In early Greek philosophy, that pressure took on a startlingly exact form. The pre-Socratics were not merely speculating about cosmology in the modern sense; they were trying to decide what counts as reality beneath the shifting surface of appearances. Thales, Anaximenes, Heraclitus, and others each proposed some fundamental principle, but each proposal invited the same challenge: if the world is many and mutable, can its deepest truth really be one stable thing? Their inquiries were not idle. They were made in a Greek world of competing explanations, where myth, observation, and argument could all claim authority, and where the philosopher’s task was to sort what merely appears from what truly is.
Heraclitus sharpened the problem by insisting that the world is not a settled inventory but a living tension. Fire, strife, measure, and flux appear in the fragments as signs that reality is not restful. And yet Parmenides of Elea answered with a severity that still feels shocking. If one thinks and speaks coherently, he argued, one must think and speak of what is. What is not, is nothing; and nothing cannot be thought or said. This is not yet Heidegger, but the path has begun: being is tied to intelligibility, and nothingness becomes philosophically dangerous.
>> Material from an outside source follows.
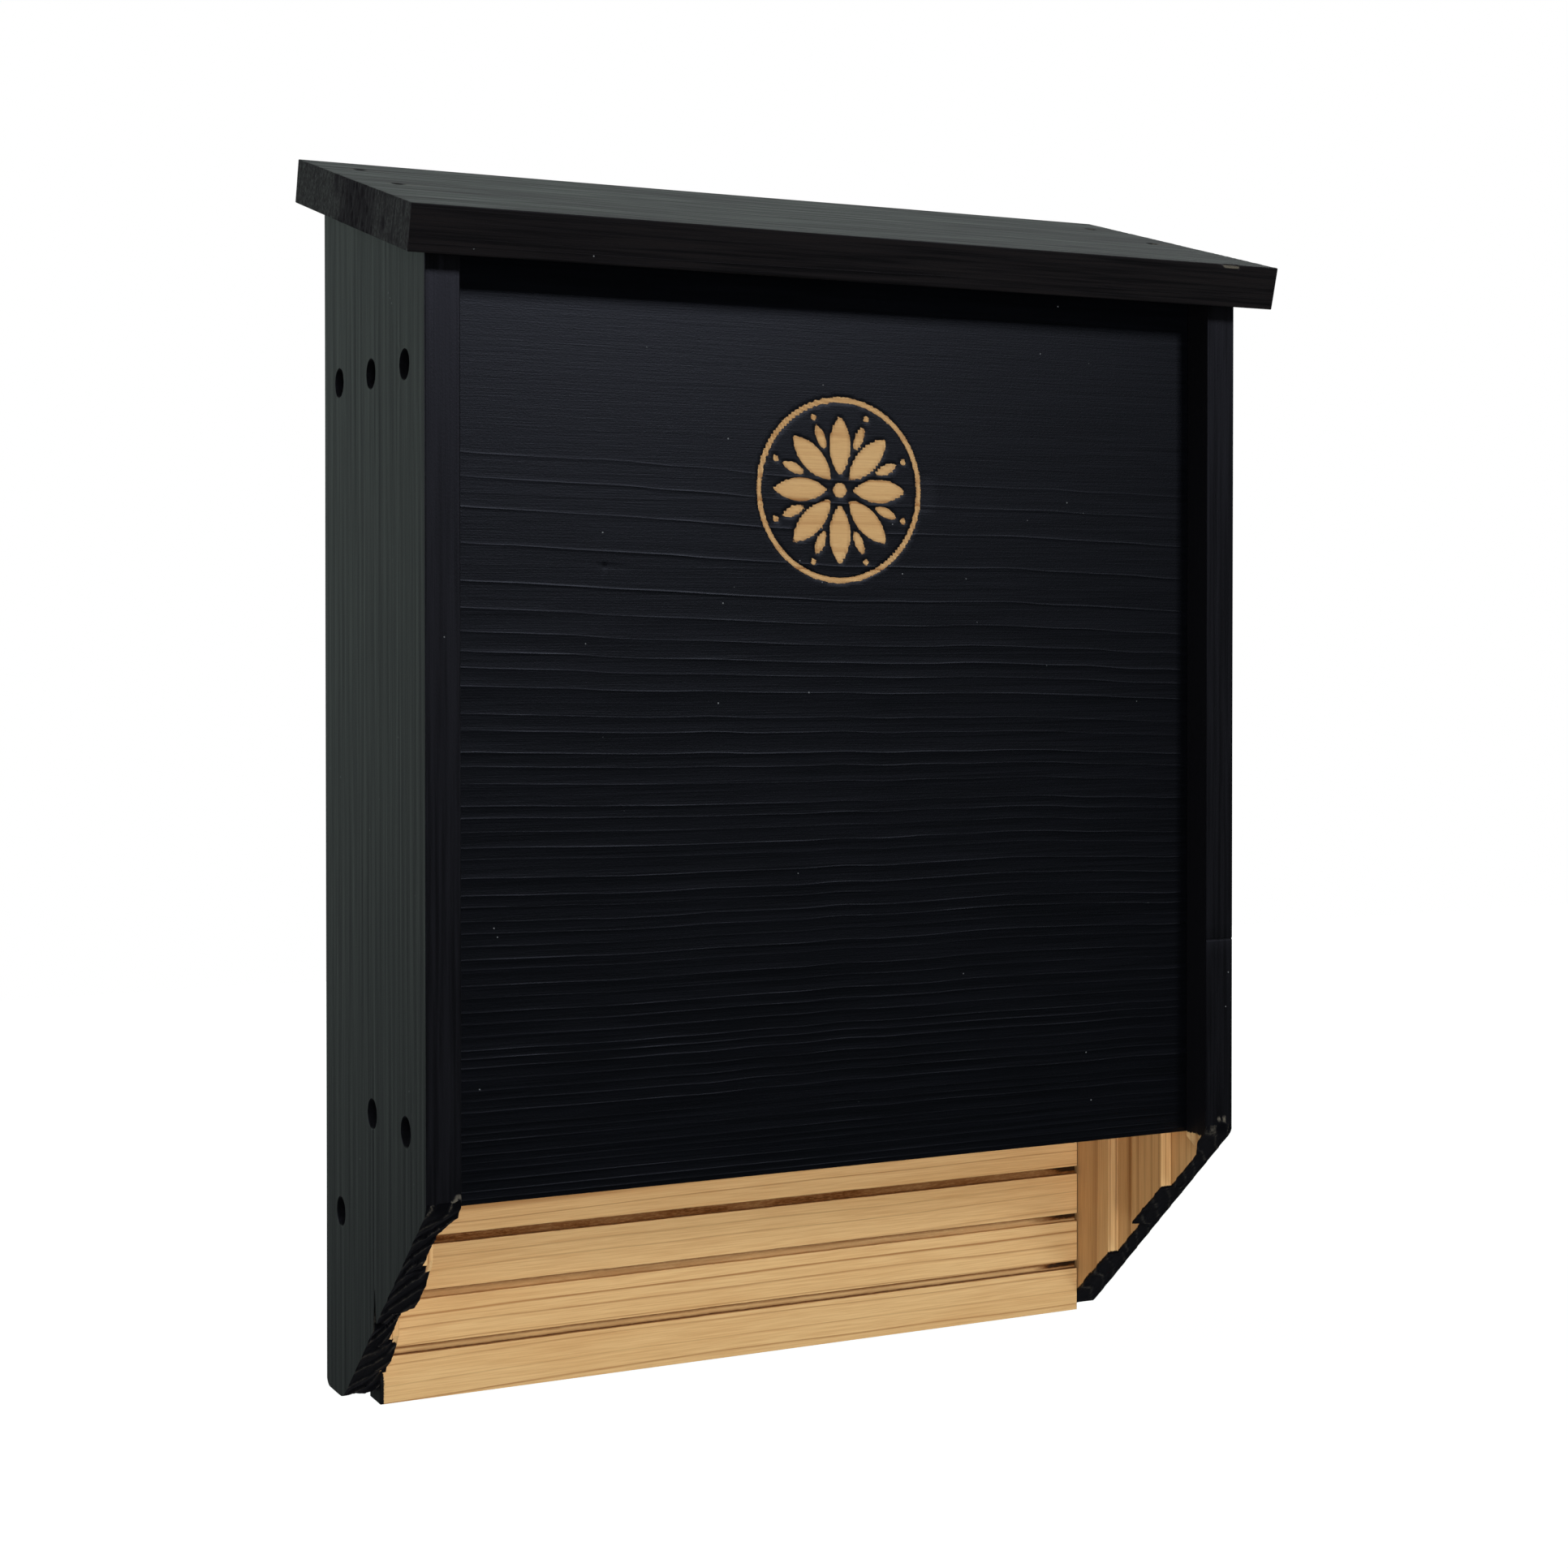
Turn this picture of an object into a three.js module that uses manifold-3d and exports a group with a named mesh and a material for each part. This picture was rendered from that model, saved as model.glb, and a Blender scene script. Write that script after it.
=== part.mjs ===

Parmenides’ poem, especially the portion later called the “Way of Truth,” was a provocation to all later ontology. If being is, then it cannot come from nonbeing, for nonbeing is nothing. If it cannot come from nonbeing, it cannot begin, cannot perish, cannot genuinely change. The world of ordinary experience is suddenly put under suspicion. A horse grows old, a city is founded, a star burns out—but perhaps these are only appearances, not being itself. The force of the poem lies in the pressure it exerts on every later effort to reconcile what the senses report with what thought can bear.
That suspicion mattered because it forced philosophy to choose between two loyalties. One loyalty was to the evidence of the senses: plurality, motion, becoming. The other was to the demands of reason: identity, necessity, non-contradiction. The tension was not academic. To affirm that becoming is real is to accept a world in which things appear and disappear without secure foundation. To deny it is to sacrifice the lived world for the sake of logical purity. The philosophical problem was therefore also a human one: whether thought would honor the world as experienced or demand that experience submit to a stricter standard of intelligibility.
A surprising turn came when later thinkers did not simply reject Parmenides but learned from him. Plato gave the question a dramatic form by separating the realm of changing sensibles from the intelligible forms, while also confronting, in the Sophist, the embarrassment of nonbeing: how can falsehood, difference, or negation be spoken of at all? Aristotle then softened Parmenides without dismissing him. He made being a matter said in many ways, and thereby opened the way to an inquiry less absolutist than Eleatic monism. In this way, the old wound in thought was not healed, but it became more precisely located. Being was no longer just a metaphysical fact; it became a problem of speech, predication, and categories.
The Christian and medieval centuries transformed the issue again. “Being” became inseparable from creation. If the world is not self-explanatory, then its existence appears contingent, dependent on a source beyond it. Here the question “why is there something rather than nothing?” ceases to be merely metaphysical and becomes theological, though never only theological. A created world can be intelligible only if existence itself is thought as given rather than self-originating. In scholastic hands, the inquiry became more systematic, but the pressure remained the same: what grants the reality of what is, and what kind of dependence does that reality imply?
By the time modern philosophy arrived, the old confidence in stable essences had weakened. Descartes sought certainty in the thinking subject; Leibniz reframed the issue as one of sufficient reason; Kant warned that existence is not a predicate and that speculative reason reaches limits when it asks about the absolute whole. Yet the question only intensified. The more science explained local mechanisms, the more the sheer fact of there being a world remained untouched. One could describe motions, forces, and causes in ever greater detail and still leave unanswered the deeper issue of why there is anything at all to be described.
It is into this long crisis that Heidegger steps, but he inherits a field already fractured. Being has been treated as substance, form, God, actuality, presence, ground, and object. Each answer solves something and leaves something else unexplained. The history leading to Heidegger is therefore not a straight line but a series of attempts to keep thought from collapsing either into empty abstraction or into complacent acceptance of the obvious. What makes the question endure is precisely that every resolution reveals a new limit.
The stakes are visible in the history itself. When being is reduced to what can be fixed and named, becoming slips into irrelevance. When being is dissolved into flux, stability becomes inexplicable. When being is made into God’s creation, dependence is clarified but the creaturely world becomes harder to understand on its own terms. When being is located in the subject, certainty is gained at the cost of detachment from the world. Each position carries a gain and a loss, and the losses accumulate across centuries.
What remained unsolved, and therefore irresistible, was the simplest-seeming thing: before asking what exists, or how it changes, or why it is here, philosophy had to ask what it means for anything to be at all. That question is the threshold at which Heidegger begins, and from which the modern form of the ancient puzzle about being and nothingness emerges.